Data extract =
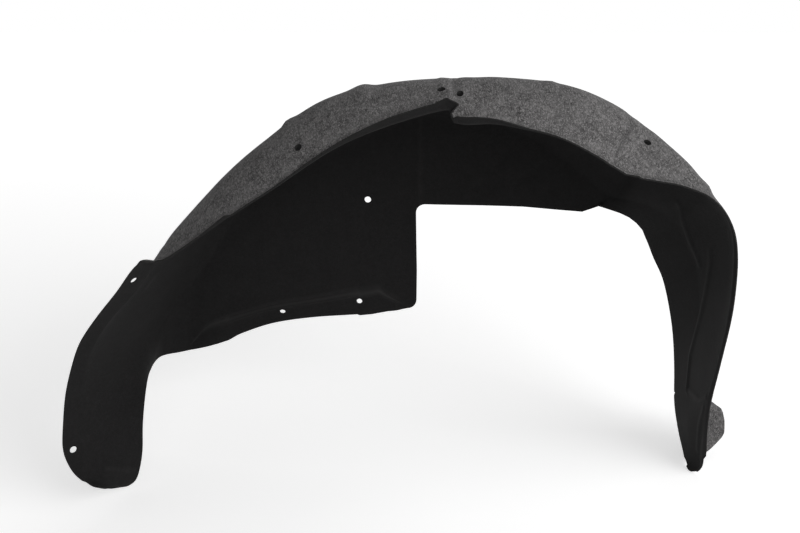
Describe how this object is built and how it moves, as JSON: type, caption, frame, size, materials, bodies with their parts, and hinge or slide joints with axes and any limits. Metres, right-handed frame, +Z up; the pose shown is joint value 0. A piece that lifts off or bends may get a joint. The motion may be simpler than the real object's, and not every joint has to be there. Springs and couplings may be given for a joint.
{
  "type": "wheel arch liner",
  "caption": "Moulded felt liner for a rear wheel arch: a domed roof on two legs, with a flat inner wall cut away for the suspension.",
  "frame": {"origin": "centre of the main fixing hole of the inner wall, on the wall's wheel side", "axes": "+X along the vehicle from the foot leg to the toe leg, +Y from the outboard lip to the inner wall, +Z up"},
  "size_m": [0.9277, 0.264, 0.5695],
  "materials": {
    "felt": "matt needle-punched felt, black on the wheel side and mottled grey on the body side"
  },
  "bodies": {
    "root": {"liner": "felt"}
  },
  "joints": []
}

What this task involves =
Reproduce every line of the material above exactly.

Full answer =
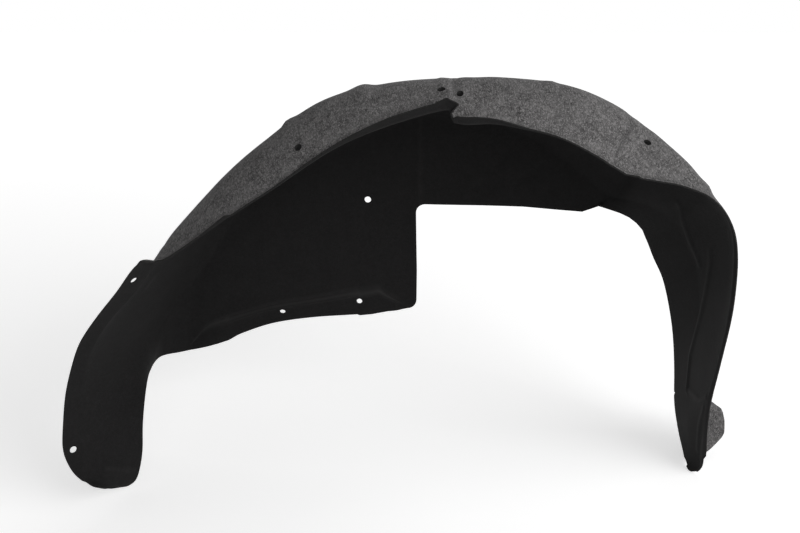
Describe how this object is built and how it moves, as JSON: type, caption, frame, size, materials, bodies with their parts, and hinge or slide joints with axes and any limits. Metres, right-handed frame, +Z up; the pose shown is joint value 0. A piece that lifts off or bends may get a joint. The motion may be simpler than the real object's, and not every joint has to be there. Springs and couplings may be given for a joint.
{
  "type": "wheel arch liner",
  "caption": "Moulded felt liner for a rear wheel arch: a domed roof on two legs, with a flat inner wall cut away for the suspension.",
  "frame": {"origin": "centre of the main fixing hole of the inner wall, on the wall's wheel side", "axes": "+X along the vehicle from the foot leg to the toe leg, +Y from the outboard lip to the inner wall, +Z up"},
  "size_m": [0.9277, 0.264, 0.5695],
  "materials": {
    "felt": "matt needle-punched felt, black on the wheel side and mottled grey on the body side"
  },
  "bodies": {
    "root": {"liner": "felt"}
  },
  "joints": []
}